The 2021 Rose Parade Is Cancelled, Has It Ever Happened Before?

The 2021 Rose Parade in Pasadena, California has been canceled due to the pandemic. This is the first time that the Tournament of Roses Parade will not take place in 75 years.

Thousands of volunteers are needed to construct the floats and decorate them with flowers, according to a statement by the Pasadena Tournament of Roses Association Wednesday. In addition, the public would have a difficult time following social distancing guidelines while watching the parade.

The Rose Bowl Game, which follows after the parade, will continue as a College Football Playoff (CFP) Semifinal. The game might possibly take place at a reduced capacity, or in an empty stadium, according to USA Today. The association is still looking at other options to celebrate the new year.

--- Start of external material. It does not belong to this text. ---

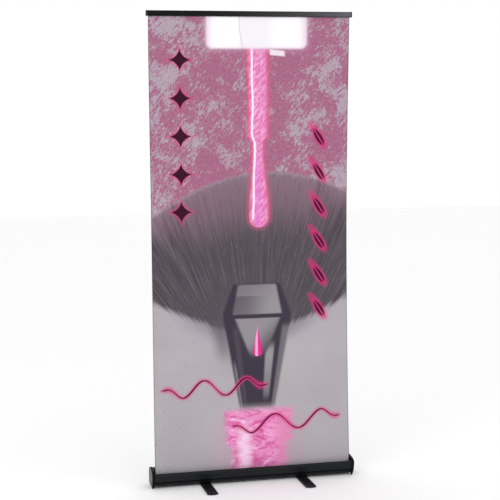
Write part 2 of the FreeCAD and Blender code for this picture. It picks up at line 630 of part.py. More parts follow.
for name, side in (("left", -1), ("right", 1)):
    cap = new_body("rail_end_cap_" + name)
    s = new_sketch(cap, "rail_cap_outline_" + name, "YZ_Plane", side * rl, "%d * Dims.rail_length / 2" % side)
    k = 0.5
    outline(
        s,
        [
            (yf - k + 2.0, z0 - k),
            (yr + k - 1.6, z0 - k, (yr + k - 0.45, z0 - k + 0.45)),
            (yr + k, z0 - k + 1.6),
            (yr + k, z0 + 20.2, (yr + k - 0.7, z0 + 21.8)),
            (yr - 2.0, z0 + 22 + k),
            (yf - k + 2.2, z0 + 22 + k, (yf - k + 0.64, z0 + 21.86)),
            (yf - k, z0 + 20.3, (yf - k - 0.35, z0 + 10.4)),
            (yf - k, z0 - k + 2.0, (yf - k + 0.6, z0 - k + 0.6)),
        ],
    )
    pad(cap, s, D["rail_cap_thick"], "Dims.rail_cap_thick", back=side < 0)
    rim = []
    for i, e in enumerate(cap.Shape.Edges, start=1):
        if abs(e.BoundBox.XMin - side * (rl + D["rail_cap_thick"])) < 1e-4 and e.BoundBox.XLength < 1e-4:
            rim.append("Edge%d" % i)
    plain = cap.Tip
    f = cap.newObject("PartDesign::Fillet", "rail_cap_round_" + name)
    f.Base = (plain, rim)
    f.Radius = 1.2
    cap.Tip = f
    doc.recompute()
    # spigot in the rail's hollow
    s = new_sketch(cap, "rail_cap_spigot_" + name, "YZ_Plane", side * rl, "%d * Dims.rail_length / 2" % side)
    box_loop(s, -19.8, z0 + 9.0, -15.2, z0 + 17.5)
    pad(cap, s, 12, back=side > 0)
    # the rail stands a little to the right of the film's middle
    cap.setExpression("Placement.Base.x", "Dims.rail_shift")

# ---------------------------------------------------------------- film and its grip strip
b = new_body("grip_strip")
s = new_sketch(b, "strip_section", "YZ_Plane", -half_f, "-Dims.film_width / 2")
box_loop(s, -17.6, z0 + 3.4, -11.4, z0 + 6.6)
pad(b, s, D["film_width"], "Dims.film_width")

b = new_body("banner_film")
s = new_sketch(b, "film_edge", "YZ_Plane", -half_f, "-Dims.film_width / 2")
ya = (Y0 - D["film_thick"] / 2, "Dims.film_plane_y - Dims.film_thick / 2")
yb = (Y0 + D["film_thick"] / 2, "Dims.film_plane_y + Dims.film_thick / 2")
za = (D["film_low_z"], "Dims.film_low_z")
zb = (z0 + 3.4, "Dims.rail_low_z + 3.4")
outline(s, [(ya, za), (yb, za), (yb, zb), (ya, zb)])
pad(b, s, D["film_width"], "Dims.film_width")

# ---------------------------------------------------------------- check and write
doc.recompute()
for o in doc.Objects:
    if "Invalid" in o.State or "Error" in o.State:
        raise RuntimeError("%s failed: %s" % (o.Name, o.State))
os.makedirs("parts", exist_ok=True)
labels = [o.Label for o in made]
if len(set(labels)) != len(labels):
    raise RuntimeError("two sub-parts share a label")
for o in made:
    if o.Shape.isNull() or not o.Shape.isValid() or not o.Shape.Solids:
        raise RuntimeError("%s has no valid solid" % o.Label)
for o in made:
    o.Shape.exportStep("parts/%s.step" % o.Label)
    box = o.Shape.BoundBox
    print("%-22s %d solid(s) %10.1f mm3  x %.1f..%.1f  y %.1f..%.1f  z %.1f..%.1f" % (
        o.Label, len(o.Shape.Solids), o.Shape.Volume, box.XMin, box.XMax, box.YMin, box.YMax, box.ZMin, box.ZMax))
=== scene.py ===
import json
import math

import bmesh
import bpy
import numpy as np
from mathutils import Matrix, Vector

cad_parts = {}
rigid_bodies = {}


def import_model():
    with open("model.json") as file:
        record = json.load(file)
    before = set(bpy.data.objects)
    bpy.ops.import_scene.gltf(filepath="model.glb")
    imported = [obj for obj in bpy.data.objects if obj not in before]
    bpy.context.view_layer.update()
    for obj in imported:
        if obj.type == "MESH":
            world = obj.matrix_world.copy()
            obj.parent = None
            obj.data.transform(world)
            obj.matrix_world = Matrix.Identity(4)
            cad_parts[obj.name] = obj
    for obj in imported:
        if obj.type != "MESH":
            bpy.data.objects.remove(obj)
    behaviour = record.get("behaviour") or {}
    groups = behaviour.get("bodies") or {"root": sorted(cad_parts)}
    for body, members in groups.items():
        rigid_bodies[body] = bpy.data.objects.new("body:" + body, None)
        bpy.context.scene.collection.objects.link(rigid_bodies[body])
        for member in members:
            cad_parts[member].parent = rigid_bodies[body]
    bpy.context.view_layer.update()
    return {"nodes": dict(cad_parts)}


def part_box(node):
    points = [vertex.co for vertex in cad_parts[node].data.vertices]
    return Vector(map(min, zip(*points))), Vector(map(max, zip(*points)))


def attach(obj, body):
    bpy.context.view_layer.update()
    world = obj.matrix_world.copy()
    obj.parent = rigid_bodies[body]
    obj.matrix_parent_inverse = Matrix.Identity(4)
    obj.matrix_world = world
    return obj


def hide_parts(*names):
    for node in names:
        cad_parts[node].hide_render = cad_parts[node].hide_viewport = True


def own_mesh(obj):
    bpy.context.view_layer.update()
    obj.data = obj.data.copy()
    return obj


for o in list(bpy.data.objects):
    bpy.data.objects.remove(o)

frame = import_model()
NODES = frame["nodes"]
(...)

"We may not be able to host our traditional five-mile march down Colorado Boulevard, but we are exploring new and safe ways we can collectively share in the celebration, and we look forward to announcing further details about our exciting new plans in the coming weeks," Executive Director David Eads said on the Tournament of Roses' official website.

Eads said that the organization initially hoped that it would not have to cancel the parade, hoping that the coronavirus pandemic would be over by New Year's Day.

"Like most people, having never lived through a pandemic before ... our thoughts were that the parade was 10 months away and we would be fine," Eads told the Los Angeles Times.

Rose Parade
PASADENA, CALIFORNIA - JANUARY 01: The 131st Rose Parade presented by Honda on January 01, 2020 in Pasadena, California. Getty/Jerod Harris

This marks the first time that Rose Parade has been canceled for health reasons, however, it is not the first time the event has been cancelled. During World War II, the annual Pasadena event has been shut down three other times.

In 1942, shortly after the attack on Pearl Harbor, organizers cancelled the parade. The parade was cancelled again the following year due to the war effort. The procession resumed again in 1944 but at a much smaller scale. Just three vehicles were decorated, and due to material shortages, the floats could not be built.

"In the war effort, there was no availability of materials," Eads explained to the Los Angeles Daily News. "You couldn't get iron or steel to build the floats. All of that was going into the war effort."

The parade was postponed once again in 1945, however that would be the last time World War II got in the way of the parade—the war ended in September that year.